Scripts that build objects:
===============
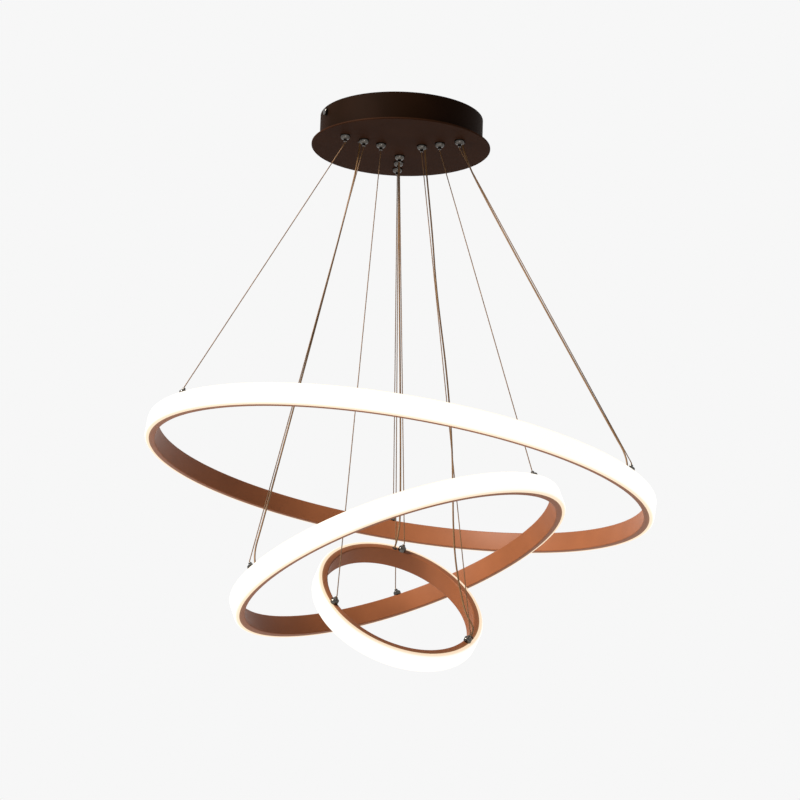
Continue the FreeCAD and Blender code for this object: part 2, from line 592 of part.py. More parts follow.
for ring in RING_NAMES:
    outer = "%s_diameter / 2" % ring
    joint, inner = "(%s - diffuser_depth)" % outer, "(%s - diffuser_depth - channel_depth)" % outer
    channel = turned(ring + "_channel", [
        (inner + " + channel_corner", "-" + half), (joint, "-" + half),
        (joint, "-%s + channel_wall" % half), (inner + " + channel_wall", "-%s + channel_wall" % half),
        (inner + " + channel_wall", half + " - channel_wall"), (joint, half + " - channel_wall"),
        (joint, half), (inner + " + channel_corner", half),
        (inner, half + " - channel_corner"), (inner, "-%s + channel_corner" % half),
    ])
    drills = [rod("%s_stud_hole_%s" % (ring, arm), "anchor_stud_diameter / 2 + %g" % HOLE_GAP,
                  "3 * channel_wall", on_ring_top(ring, angle) * at(0, 0, -2 * size("channel_wall")))
              for arm, angle in ARM_ANGLES.items()]
    entries = {node: place for node, place in entry_places.items() if CORDS[node][0] == ring}
    drills += [rod("entry_for_" + node, "ring_bush_diameter / 2", "3 * channel_wall",
                   place * at(0, 0, -2 * size("channel_wall"))) for node, place in entries.items()]
    copies(ring + "_ring_channel", bored(ring + "_channel_drilled", channel, drills), [ring_place(ring)])
    diffuser = turned(ring + "_diffuser", [
        (joint, "-" + half), (outer + " - diffuser_corner", "-" + half),
        (outer + " - 0.3 * diffuser_corner", "-%s + 0.3 * diffuser_corner" % half),
        (outer, "-%s + diffuser_corner" % half), (outer, half + " - diffuser_corner"),
        (outer + " - 0.3 * diffuser_corner", half + " - 0.3 * diffuser_corner"),
        (outer + " - diffuser_corner", half), (joint, half),
        (joint, half + " - channel_wall"), (joint + " - diffuser_leg", half + " - channel_wall"),
        (joint + " - diffuser_leg", half + " - channel_wall - diffuser_wall"),
        (outer + " - diffuser_corner", half + " - channel_wall - diffuser_wall"),
        (outer + " - diffuser_wall", half + " - diffuser_corner"),
        (outer + " - diffuser_wall", "-%s + diffuser_corner" % half),
        (outer + " - diffuser_corner", "-%s + channel_wall + diffuser_wall" % half),
        (joint + " - diffuser_leg", "-%s + channel_wall + diffuser_wall" % half),
        (joint + " - diffuser_leg", "-%s + channel_wall" % half), (joint, "-%s + channel_wall" % half),
    ])
    copies(ring + "_ring_diffuser", diffuser, [ring_place(ring)])
    strip_foot = inner + " + channel_wall"
    strip = turned(ring + "_strip", [
        (strip_foot, "-strip_height / 2"), (strip_foot + " + strip_thickness", "-strip_height / 2"),
        (strip_foot + " + strip_thickness", "strip_height / 2"), (strip_foot, "strip_height / 2"),
    ])
    copies(ring + "_ring_light_strip", strip, [ring_place(ring)])
    copies(ring + "_ring_anchors", anchor,
           [ring_place(ring) * on_ring_top(ring, angle) for angle in ARM_ANGLES.values()])
    copies(ring + "_ring_cord_bush", ring_bush, [ring_place(ring) * place for place in entries.values()])

# ---- suspension wires -------------------------------------------------------------------------

BEND_ROOM = 0.4      # straight wire between a bend and the plunger or neck beside it
WIRE_SOCKET = 2.0    # end of a wire above the foot of its anchor
wire_ends = {}


def wire_points(ring, arm):
    top = gripper_places[ring, arm].Base
    anchor_place = ring_place(ring) * on_ring_top(ring, ARM_ANGLES[arm])
    up_ring = anchor_place.Rotation.multVec(Z_AXIS)
    neck_top = anchor_place.Base + up_ring * size("anchor_height + anchor_neck_height")
    tip = top + Z_AXIS * size(plunger_foot)
    run = (neck_top - tip).normalize()

    def room(first, second):
        return size("wire_bend") * math.tan(first.getAngle(second) / 2) + BEND_ROOM

    upper = tip - Z_AXIS * room(Z_AXIS * -1, run)
    lower = neck_top + up_ring * room(run, up_ring * -1)
    tail = top + Z_AXIS * size("gripper_thread_length + wire_tail")
    return [tail, upper, lower, anchor_place.Base + up_ring * WIRE_SOCKET]


for ring, arm in GRIPPERS:
    points = wire_points(ring, arm)
    wire_ends[ring, arm] = points[1], points[2]
    wire = doc.addObject("Part::Feature", "wire_%s_ring_%s" % (ring, arm))
    wire.Shape = tube(points, size("wire_diameter"), [size("wire_bend")] * 2)
    keep(wire, wire.Name)

# ---- power cords ------------------------------------------------------------------------------
# From a driver's end face, down through a bush, beside a wire and into the ring. The long runs
# are straight, because the cord is strapped tight to its wire there. The right-hand cord of the
# small ring hangs slack beside its wire instead.

CORD_ROUTES = {
    "cord_big_ring": [
        (65.7, -4.6, -22.5), (69.9, -11.3, -22.5), (72.4, -23.8, -24.5), (73.3, -28.2, -29.0),
        (73.3, -28.2, -46.0), (94.2, -45.4, -99.7), (245.8, -113.2, -396.5), (263.8, -126.9, -432.0),
        (262.0, -127.7, -445.7)],
    "cord_middle_ring": [
        (-65.1, -10.0, -22.5), (-67.8, -15.3, -22.5), (-66.0, -21.5, -22.3), (-60.5, -24.6, -22.3),
        (-54.2, -23.3, -24.0), (-48.7, -20.3, -29.3), (-48.7, -20.3, -47.0), (-56.4, -33.3, -103.9),
        (-139.9, -95.2, -510.9), (-149.0, -108.8, -551.6), (-144.2, -110.8, -564.4)],
    "cord_small_ring_right": [
        (41.2, -51.3, -22.5), (47.2, -51.0, -22.5), (52.0, -46.8, -22.3), (52.6, -40.3, -22.2),
        (48.4, -34.6, -22.4), (40.0, -27.0, -22.2), (35.2, -17.5, -22.6), (31.3, -9.6, -24.6),
        (29.0, -5.0, -29.4), (29.0, -5.0, -46.0), (35.1, -12.9, -100.0), (40.9, -15.9, -150.0),
        (45.4, -18.7, -200.0), (52.0, -21.4, -250.0), (59.6, -24.3, -300.0), (65.5, -27.1, -350.0),
        (69.9, -29.9, -400.0), (72.3, -32.8, -450.0), (73.6, -35.3, -495.0), (76.8, -37.5, -535.0),
        (82.6, -39.0, -568.0), (89.8, -40.5, -597.0), (97.0, -39.5, -609.0), (100.3, -39.5, -616.7),
        (96.0, -30.4, -626.0)],
    "cord_small_ring_far": [
        (-36.8, -54.6, -22.5), (-42.7, -54.8, -22.5), (-47.6, -50.8, -22.3), (-48.3, -44.4, -22.1),
        (-44.2, -38.6, -22.3), (-37.0, -30.6, -22.0), (-33.6, -20.4, -22.3), (-31.5, -7.5, -21.8),
        (-22.5, 8.0, -22.2), (-17.0, 24.5, -21.6), (-10.5, 33.8, -22.9), (-5.6, 37.9, -25.0),
        (-1.7, 40.0, -29.4), (-1.7, 40.0, -46.0), (0.2, 31.9, -110.0), (14.4, 35.0, -470.0),
        (11.2, 31.5, -506.5), (6.9, 40.7, -515.9)],
}


def cord_radii(points):
    """The largest arcs that the runs leave room for: 0.45 of the shorter run to each side."""
    radii = []
    for before, corner, after in zip(points, points[1:], points[2:]):
        first, second = corner - before, after - corner
        shorter = min(first.Length, second.Length)
        radii.append(0.45 * shorter / math.tan(first.getAngle(second) / 2))
    return radii


for node, route in CORD_ROUTES.items():
    points = [Vector(*point) for point in route]
    radii = cord_radii(points)
    cord = doc.addObject("Part::Feature", node)
    cord.Shape = tube(points, size("cord_diameter"), radii)
    keep(cord, node)
    print("%s: length %.0f mm, radii %s" % (
        node, cord.Shape.Volume / (math.pi * size("cord_diameter") ** 2 / 4),
        ", ".join("%.1f" % radius for radius in radii)))

# ---- check and write --------------------------------------------------------------------------

doc.recompute()
for obj in doc.Objects:
    if "Invalid" in obj.State or "Error" in obj.State:
        raise RuntimeError("%s is %s" % (obj.Label, obj.State))
for piece in kept:
    if piece.Shape.isNull() or not piece.Shape.isValid():
        raise RuntimeError(piece.Label + " has no valid shape")

os.makedirs("parts", exist_ok=True)
for piece in kept:
    piece.Shape.exportStep("parts/%s.step" % piece.Label)
print("%d nodes, %d solids" % (len(kept), sum(len(piece.Shape.Solids) for piece in kept)))
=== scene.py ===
# %% [markdown]
# # A chandelier of three tilted light rings
#
# The real lamp is a flat round canopy on the ceiling. Nine steel wires come out of it through
# small chrome grippers, and each of the three rings hangs on three of them. A ring is a
# copper-brown metal channel with a glowing opal diffuser round its outside. We load the solid
# model first, because every piece below is placed from its sizes and moves with its bodies.

# %% The frame
import math

import bmesh
import bpy
from mathutils import Matrix, Vector


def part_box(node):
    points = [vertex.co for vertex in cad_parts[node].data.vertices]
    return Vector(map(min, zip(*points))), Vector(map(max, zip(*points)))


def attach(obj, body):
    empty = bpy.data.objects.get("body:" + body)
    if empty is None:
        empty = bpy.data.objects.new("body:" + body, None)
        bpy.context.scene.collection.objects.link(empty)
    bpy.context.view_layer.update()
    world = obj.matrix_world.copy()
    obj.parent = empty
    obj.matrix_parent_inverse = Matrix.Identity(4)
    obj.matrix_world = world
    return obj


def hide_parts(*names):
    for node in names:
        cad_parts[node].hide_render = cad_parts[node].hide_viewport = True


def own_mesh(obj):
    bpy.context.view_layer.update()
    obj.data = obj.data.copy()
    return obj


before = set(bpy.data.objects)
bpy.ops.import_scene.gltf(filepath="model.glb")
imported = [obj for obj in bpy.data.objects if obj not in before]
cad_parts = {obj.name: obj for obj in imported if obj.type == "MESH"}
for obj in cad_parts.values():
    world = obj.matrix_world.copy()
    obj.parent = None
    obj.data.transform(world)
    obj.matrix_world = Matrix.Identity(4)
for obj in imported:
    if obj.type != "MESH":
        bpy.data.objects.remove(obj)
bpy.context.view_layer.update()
MM = 0.001

# %% [markdown]
# ## Where things are
#
# The rings lean by two turns each, so their sizes are written once here and everything that
# sits on a ring is placed through one matrix. The grippers are simpler: they hang straight down,
# so the loaded model's own boxes say where they are.

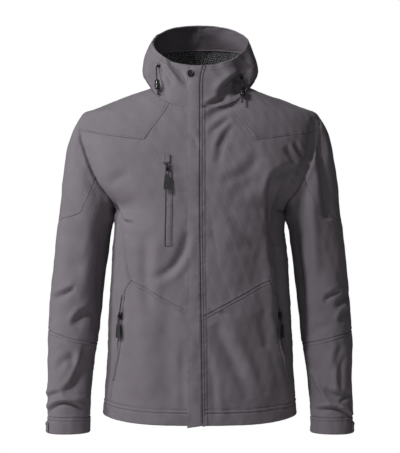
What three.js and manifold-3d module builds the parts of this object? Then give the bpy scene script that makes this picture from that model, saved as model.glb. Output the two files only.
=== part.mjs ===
// A hooded softshell jacket, zipped up and filled out as it is worn: a hollow body, two hanging sleeves and a hood that is down.
// Millimetres, +Z up, and the front faces -Y. The wearer's right is at -X.
// The origin is the middle of the neck, level with the inner ends of the shoulder seams, where the wearer's shoulders hold it.
// Each cloth form is lofted through the sections in a table, made a wall, and then cut into panels along its seams.

import * as THREE from "three";
import { mergeVertices } from "three/addons/utils/BufferGeometryUtils.js";
import Module from "manifold-3d";

const wasm = await Module();
wasm.setup();

// Driving dimensions
const cloth = 2; // bonded softshell with its fleece back
const thinCloth = 1.2; // hood facing and mesh
const seamGap = 0.3;
const tidyTo = 0.3; // slivers under this are merged after a cut
const reach = 400; // further than any part of the garment, for cutters
const far = 1200;
const torsoColumns = 28;
const sleeveColumns = 14;
const hoodRows = [0, 0.5, 1, 1.5, 2, 2.5, 3, 4, 5, 5.5, 6, 7];
const hoodTurns = [0, 0.25, 0.48, 0.66, 0.82, 0.98, 1.2, 1.57, 1.95, 2.3, 2.6, 2.87];

// Body sections: half width, depth in front of and behind the side seams, and how square the section is.
const torso = [
  { z: -730, half: 209, front: 126, back: 130, power: 2.3 },
  { z: -690, half: 207.5, front: 128, back: 132, power: 2.3 },
  { z: -600, half: 201.5, front: 131.5, back: 131.5, power: 2.3 },
  { z: -490, half: 196, front: 133.5, back: 129, power: 2.3 },
  { z: -380, half: 189.5, front: 136, back: 130, power: 2.3 },
  { z: -320, half: 184.5, front: 138, back: 135, power: 2.3 },
  { z: -285, half: 182, front: 139, back: 138, power: 2.3 },
  { z: -262, half: 180.4, front: 139.5, back: 140, power: 2.3 },
  { z: -255, half: 180.6, front: 139.5, back: 141, power: 2.3 },
  { z: -245, half: 186, front: 139.5, back: 142, power: 2.3 },
  { z: -225, half: 210, front: 139, back: 144, power: 2.3 },
  { z: -200, half: 238, front: 138, back: 145, power: 2.3 },
  { z: -170, half: 257, front: 136, back: 146, power: 2.25 },
  { z: -135, half: 266, front: 132, back: 145, power: 2.2 },
  { z: -100, half: 268, front: 126, back: 140, power: 2.15 },
  { z: -75, half: 265, front: 120, back: 133, power: 2.1 },
  { z: -56, half: 258, front: 114, back: 125, power: 2.05 },
  { z: -47, half: 251, front: 111, back: 121, power: 2 },
  { z: -36, half: 222.5, front: 107, back: 114, power: 2 },
  { z: -24, half: 191.5, front: 102, back: 106, power: 2 },
  { z: -12, half: 160.5, front: 97, back: 99, power: 2 },
  { z: 0, half: 129, front: 92, back: 92, power: 2 },
  { z: 10, half: 103, front: 88, back: 87, power: 2 },
  { z: 20, half: 80, front: 84, back: 83, power: 2 },
  { z: 32, half: 60, front: 80, back: 79, power: 2 },
];

// The armhole seam seen from the front: how far out it lies on the front and on the back.
const armhole = [
  { z: -254, front: 181, back: 181 },
  { z: -236, front: 187, back: 196 },
  { z: -213, front: 203.5, back: 214 },
  { z: -187, front: 219.5, back: 229 },
  { z: -157, front: 232.5, back: 239 },
  { z: -129, front: 243, back: 246 },
  { z: -99, front: 252, back: 252 },
  { z: -70, front: 255, back: 255 },
  { z: -49, front: 253, back: 253 },
];

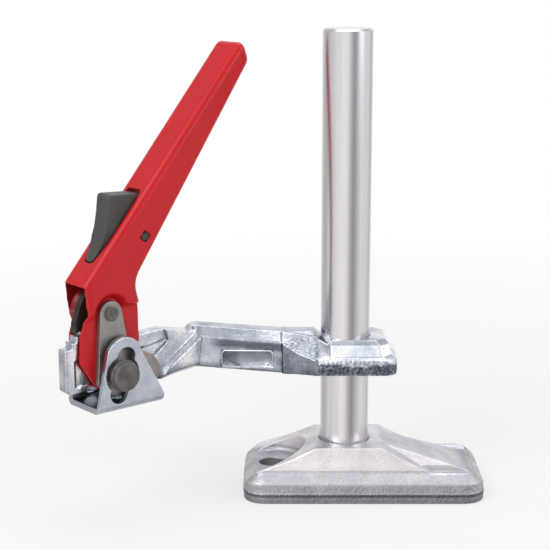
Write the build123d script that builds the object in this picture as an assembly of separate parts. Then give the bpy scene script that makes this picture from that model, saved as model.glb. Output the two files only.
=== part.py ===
from build123d import *
from math import atan2, cos, degrees, radians, sin, tan
import os

# Machine table clamp: cast foot, bright round column, forged cranked arm that slides and
# swivels on the column, and a pressed steel lever that drives a pressure shoe through two cams.
# Millimetres, +Z up. The origin is on the column's axis, at the foot's underside.
# The arm leaves the column along -X; its head is cranked towards -Y.

# Foot
FOOT_LEFT = 52.0
FOOT_RIGHT = 71.0
FOOT_WIDTH = 56.0
FOOT_CORNER = 11.0
PARTING_Z = 4.0
WALL_Z = 9.0
SHELF_Z = 13.0
WALL_DRAFT = 3.0
SHELF_INSET = 4.5
FLASH_PROUD = 0.35
FLASH_THICK = 0.8
BOSS_LEFT = 46.0
BOSS_RIGHT = 44.0
PLATEAU_Z = 27.0
PLATEAU_LEFT = 15.0
PLATEAU_RIGHT = 19.0
PLATEAU_WIDTH = 33.0
BOSS_FILLET = 1.0
RIB_TOP_WIDTH = 20.0
RIB_FOOT_WIDTH = 32.0
RIB_END_INSET = 7.0
RIB_END_HEIGHT = 0.6
BOLT_HOLE_D = 13.5
BOLT_X = 37.4
SPOT_FACE_R = 17.5
SPOT_FACE_FILLET = 2.0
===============
Given task
Look back at the data above. Transcribe exactly the lines starting at the line that contains "doc.recompute()" and ending at the line that contains "for node in".

Answer below
doc.recompute()
for obj in doc.Objects:
    if "Invalid" in obj.State or "Error" in obj.State:
        raise RuntimeError("%s is %s" % (obj.Label, obj.State))
for piece in kept:
    if piece.Shape.isNull() or not piece.Shape.isValid():
        raise RuntimeError(piece.Label + " has no valid shape")

os.makedirs("parts", exist_ok=True)
for piece in kept:
    piece.Shape.exportStep("parts/%s.step" % piece.Label)
print("%d nodes, %d solids" % (len(kept), sum(len(piece.Shape.Solids) for piece in kept)))
=== scene.py ===
# %% [markdown]
# # A chandelier of three tilted light rings
#
# The real lamp is a flat round canopy on the ceiling. Nine steel wires come out of it through
# small chrome grippers, and each of the three rings hangs on three of them. A ring is a
# copper-brown metal channel with a glowing opal diffuser round its outside. We load the solid
# model first, because every piece below is placed from its sizes and moves with its bodies.

# %% The frame
import math

import bmesh
import bpy
from mathutils import Matrix, Vector


def part_box(node):
    points = [vertex.co for vertex in cad_parts[node].data.vertices]
    return Vector(map(min, zip(*points))), Vector(map(max, zip(*points)))


def attach(obj, body):
    empty = bpy.data.objects.get("body:" + body)
    if empty is None:
        empty = bpy.data.objects.new("body:" + body, None)
        bpy.context.scene.collection.objects.link(empty)
    bpy.context.view_layer.update()
    world = obj.matrix_world.copy()
    obj.parent = empty
    obj.matrix_parent_inverse = Matrix.Identity(4)
    obj.matrix_world = world
    return obj


def hide_parts(*names):
    for node in names:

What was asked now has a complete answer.